■ WRITTEN INSTRUCTION: Reproduce exactly the lines below, from the first through the one containing "light passing through.", and nothing more.

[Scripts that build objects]
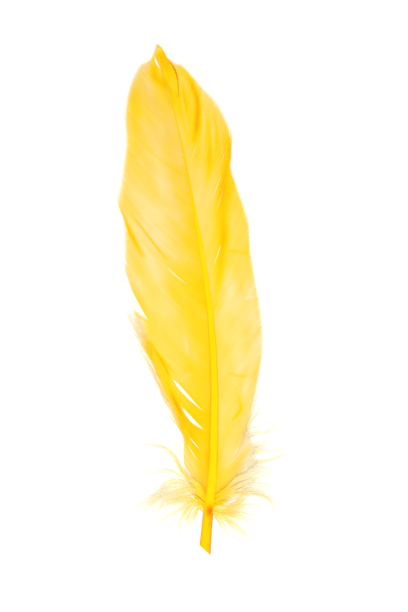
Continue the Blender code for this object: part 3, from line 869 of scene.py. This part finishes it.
def toned_material(name, stops, lit, grain, grain_size, rough, gloss, through, bump):
    """Colour by the mesh's tone, mottled with noise, and part of the light passing through.

    The mesh's painted_shade, where it has one, is painted shade: the share of the colour taken away.
    """
    made, nodes, links = new_material(name)
    tone = nodes.new("ShaderNodeAttribute")
    tone.attribute_name = "tone"
    where = nodes.new("ShaderNodeTexCoord")
    stretch = nodes.new("ShaderNodeMapping")
    stretch.inputs["Scale"].default_value = grain_size
    links.new(where.outputs["Object"], stretch.inputs["Vector"])
    noise = nodes.new("ShaderNodeTexNoise")
    noise.inputs["Scale"].default_value = 1.0
    noise.inputs["Detail"].default_value = 4.0
    links.new(stretch.outputs[0], noise.inputs["Vector"])
    centred = nodes.new("ShaderNodeMath")
    centred.operation = "SUBTRACT"
    centred.inputs[1].default_value = 0.5
    links.new(noise.outputs["Fac"], centred.inputs[0])
    total = nodes.new("ShaderNodeMath")
    total.operation = "MULTIPLY_ADD"
    total.inputs[1].default_value = grain
    links.new(centred.outputs[0], total.inputs[0])
    links.new(tone.outputs["Fac"], total.inputs[2])
    top = stops[-1][0]
    scaled = nodes.new("ShaderNodeMath")
    scaled.operation = "DIVIDE"
    scaled.inputs[1].default_value = top
    links.new(total.outputs[0], scaled.inputs[0])
    ramp = nodes.new("ShaderNodeValToRGB")
    ramp.color_ramp.elements[0].position = 0.0
    ramp.color_ramp.elements[0].color = paint(stops[0][1], lit)
    ramp.color_ramp.elements[1].position = 1.0
    ramp.color_ramp.elements[1].color = paint(stops[-1][1], lit)
    for at, colour in stops[1:-1]:
        ramp.color_ramp.elements.new(at / top).color = paint(colour, lit)
    links.new(scaled.outputs[0], ramp.inputs["Fac"])
    # Painted shade: the colour is scaled down by the mesh's painted_shade.
    painted_shade = nodes.new("ShaderNodeAttribute")
    painted_shade.attribute_name = "painted_shade"
    kept = nodes.new("ShaderNodeMath")
    kept.operation = "SUBTRACT"
    kept.inputs[0].default_value = 1.0
    links.new(painted_shade.outputs["Fac"], kept.inputs[1])
    colour = nodes.new("ShaderNodeVectorMath")
    colour.operation = "SCALE"
    links.new(ramp.outputs["Color"], colour.inputs[0])
    links.new(kept.outputs[0], colour.inputs["Scale"])
    shader = nodes.new("ShaderNodeBsdfPrincipled")
    shader.inputs["Roughness"].default_value = rough
    shader.inputs["Specular IOR Level"].default_value = gloss
    links.new(colour.outputs[0], shader.inputs["Base Color"])
    if bump > 0:
        raised = nodes.new("ShaderNodeBump")
        raised.inputs["Strength"].default_value = bump
        raised.inputs["Distance"].default_value = 0.0002
        links.new(noise.outputs["Fac"], raised.inputs["Height"])
        links.new(raised.outputs[0], shader.inputs["Normal"])
    end = nodes.new("ShaderNodeOutputMaterial")
    if through > 0:
        behind = nodes.new("ShaderNodeBsdfTranslucent")
        mix = nodes.new("ShaderNodeMixShader")
        mix.inputs["Fac"].default_value = through
        links.new(colour.outputs[0], behind.inputs["Color"])
        links.new(shader.outputs[0], mix.inputs[1])
        links.new(behind.outputs[0], mix.inputs[2])
        links.new(mix.outputs[0], end.inputs["Surface"])
    else:
        links.new(shader.outputs[0], end.inputs["Surface"])
    return made


# How each dyed part looks as its tone rises.
VANE_STOPS = (
    (0.0, (254, 238, 196)), (0.2, (262, 232, 146)), (0.4, (264, 225, 100)), (0.6, (264, 222, 54)),
    (0.8, (264, 219, 12)), (1.0, (266, 208, 2)), (1.25, (266, 187, 2)), (1.9, (215, 118, 8)),
)
DOWN_STOPS = (
    (0.0, (235, 223, 182)), (0.1, (245, 232, 188)), (0.3, (247, 226, 146)), (0.5, (250, 219, 88)),
    (0.75, (256, 215, 40)), (1.0, (256, 208, 4)),
)
SHAFT_STOPS = (
    (0.0, (272, 230, 70)), (0.3, (272, 216, 2)), (0.6, (272, 202, 2)), (1.0, (272, 166, 2)),
    (1.4, (250, 122, 4)),
)


# --- the studio --------------------------------------------------------------------------


def studio():
    """A pale floor, an even sky, one soft lamp and the camera straight above."""
    scene = bpy.context.scene
    scene.view_settings.view_transform = "Standard"
    world = bpy.data.worlds.new("studio")
    scene.world = world
    world.use_nodes = True
    world.node_tree.nodes["Background"].inputs["Color"].default_value = (1, 1, 1, 1)
    world.node_tree.nodes["Background"].inputs["Strength"].default_value = SKY_STRENGTH

    floor_mesh = bpy.data.meshes.new("floor")
    corners = ((-1, -1), (1, -1), (1, 1), (-1, 1))
    floor_mesh.from_pydata(
        [(x * FLOOR_EDGE, y * FLOOR_EDGE, FLOOR_LEVEL) for x, y in corners], [], [(0, 1, 2, 3)]
    )
    floor = bpy.data.objects.new("floor", floor_mesh)
    scene.collection.objects.link(floor)
    paper, nodes, links = new_material("white_paper")
    shader = nodes.new("ShaderNodeBsdfPrincipled")
    shader.inputs["Base Color"].default_value = (FLOOR_GREY, FLOOR_GREY, FLOOR_GREY, 1)
    shader.inputs["Roughness"].default_value = 0.9
    shader.inputs["Specular IOR Level"].default_value = 0.1
    shader.inputs["Emission Color"].default_value = (1, 1, 1, 1)
    shader.inputs["Emission Strength"].default_value = FLOOR_GLOW
    end = nodes.new("ShaderNodeOutputMaterial")
    links.new(shader.outputs[0], end.inputs["Surface"])
    floor_mesh.materials.append(paper)

    light = bpy.data.lights.new("softbox", "AREA")
    light.shape = "DISK"
    light.size = LAMP_SIZE
    light.energy = LAMP_ENERGY
    lamp = bpy.data.objects.new("softbox", light)
    lamp.location = LAMP_AT
    lamp.rotation_euler = (-Vector(LAMP_AT)).to_track_quat("-Z", "Y").to_euler()
    scene.collection.objects.link(lamp)

    lens = bpy.data.cameras.new("camera")
    lens.lens, lens.sensor_width = CAMERA_LENS, CAMERA_SENSOR
    lens.dof.use_dof = False
    camera = bpy.data.objects.new("camera", lens)
    centre = place((*VIEW_CENTRE, 0.0))
    height = VIEW_HEIGHT * MM / CAMERA_SENSOR * CAMERA_LENS
    camera.location = (centre[0], centre[1], height)
    camera.rotation_euler = (0, 0, -TURN)
    scene.collection.objects.link(camera)
    scene.camera = camera


studio()
barbs = toned_material("vane_barbs", VANE_STOPS, 1.19, 0.30, (90, 90, 90), 0.60, 0.03, 0.12, 0.0)
fluff = toned_material("down_fibres", DOWN_STOPS, 0.97, 0.10, (200, 200, 200), 0.80, 0.03, 0.06, 0.0)
horn = toned_material("shaft_horn", SHAFT_STOPS, 1.14, 0.26, (2200, 70, 2200), 0.36, 0.02, 0.0, 0.25)
left = vane(
    "left_barbs", "left_vane", LEFT_BARBS, -1,
    LEFT_DYE, LEFT_SLITS, LEFT_CREASES, LEFT_FRAYS, LEFT_PAINTED_SHADE, barbs, 11,
)
right = vane(
    "right_barbs", "right_vane", RIGHT_BARBS, 1,
    RIGHT_DYE, RIGHT_SLITS, RIGHT_CREASES, RIGHT_FRAYS, RIGHT_PAINTED_SHADE, barbs, 12,
)
tops = tops_of((left, right))
loose("left_strands", "left_vane", LEFT_STRANDS, tops, barbs, 13)
loose("right_strands", "right_vane", RIGHT_STRANDS, tops, barbs, 14)
tip_curl(tops, barbs, 31)
shaft(horn)
down("left_fluff", "left_down", LEFT_WISPS, -1, tops, fluff, 21)
down("right_fluff", "right_down", RIGHT_WISPS, 1, tops, fluff, 22)
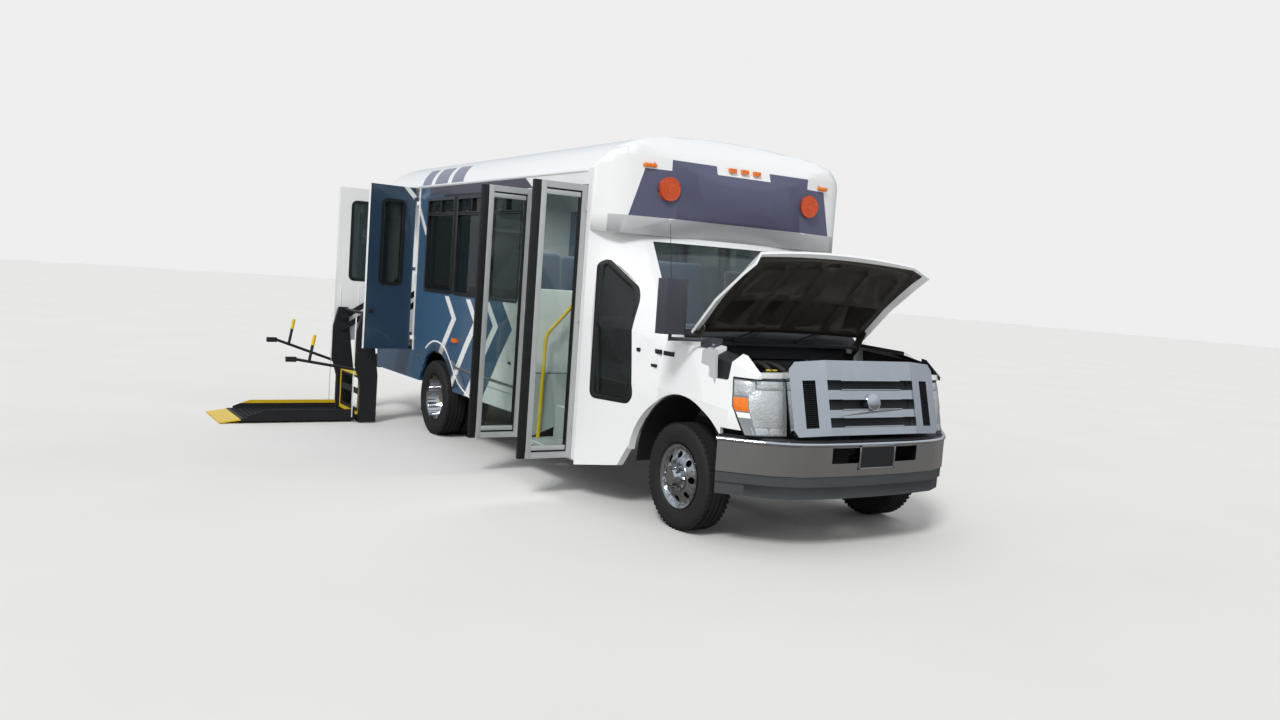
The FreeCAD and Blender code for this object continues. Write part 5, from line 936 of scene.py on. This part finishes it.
# Front bumper: one chromed pressing with a slot in its middle, a bright rolled lip above and the
# blank plate's frame; black pad on top and below it the two-step valance, a matt grained grey.
BUMPER_OUTLINE = [(892, 0), (886, 300), (852, 600), (768, 780), (648, 915), (512, 1046)]
LIP_Z = 724
LIP_IN = 12
PAD_FOOT_Z = 726
SLOT_HALF = 470
SLOT_X = (850, 893)
PLATE_X = (889, 897.5)


def smooth_run(points, steps=6):
    """Points joined through a rounded path."""
    run = []
    for i in range(len(points) - 1):
        p0, p1, p2, p3 = (Vector(points[min(max(i + k, 0), len(points) - 1)]) for k in (-1, 0, 1, 2))
        for k in range(steps):
            t = k / steps
            run.append(0.5 * (2 * p1 + (p2 - p0) * t + (2 * p0 - 5 * p1 + 4 * p2 - p3) * t * t +
                              (3 * p1 - p0 - 3 * p2 + p3) * t ** 3))
    return run + [Vector(points[-1])]


def bumper_field(place, normal):
    return 1 if place.x < SLOT_X[0] and abs(place.y) < SLOT_HALF or place.x > SLOT_X[1] else 0


grey_moulding = finish("grey_moulded_plastic", "#383c3e", "#44484a", 4.0, (0.5, 0.65), 0.3, 420.0,
                       Specular_IOR_Level=0.4)
repainted("valance", "bumper_valance", [grey_moulding, moulded_black],
          lambda place, normal: 1 if place.z > PAD_FOOT_Z else 0)
repainted("front_bumper", "bumper_chrome", [chrome_plate, moulded_black], bumper_field, crease=28.0)
half = [(x - LIP_IN, y, LIP_Z) for x, y in BUMPER_OUTLINE]
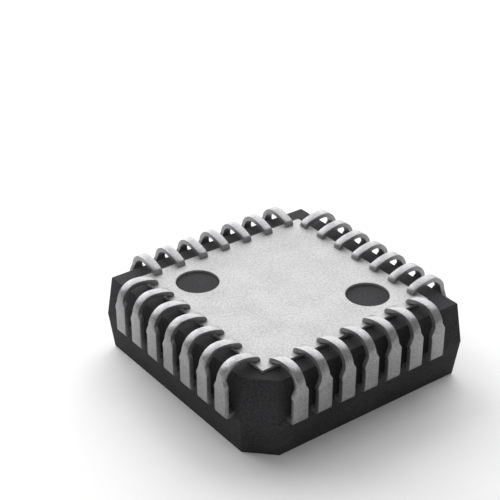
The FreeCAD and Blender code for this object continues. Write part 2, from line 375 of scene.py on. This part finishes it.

■ WORKED SOLUTION:
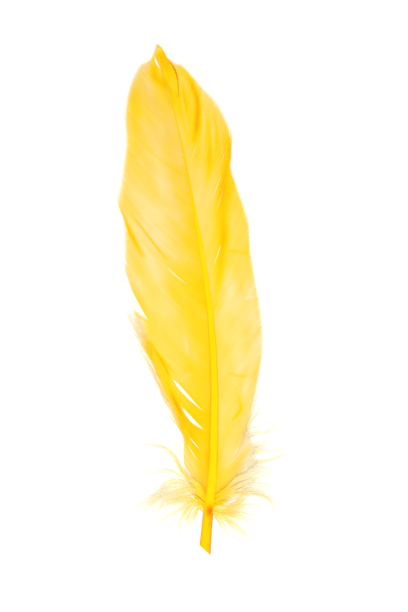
Continue the Blender code for this object: part 3, from line 869 of scene.py. This part finishes it.
def toned_material(name, stops, lit, grain, grain_size, rough, gloss, through, bump):
    """Colour by the mesh's tone, mottled with noise, and part of the light passing through.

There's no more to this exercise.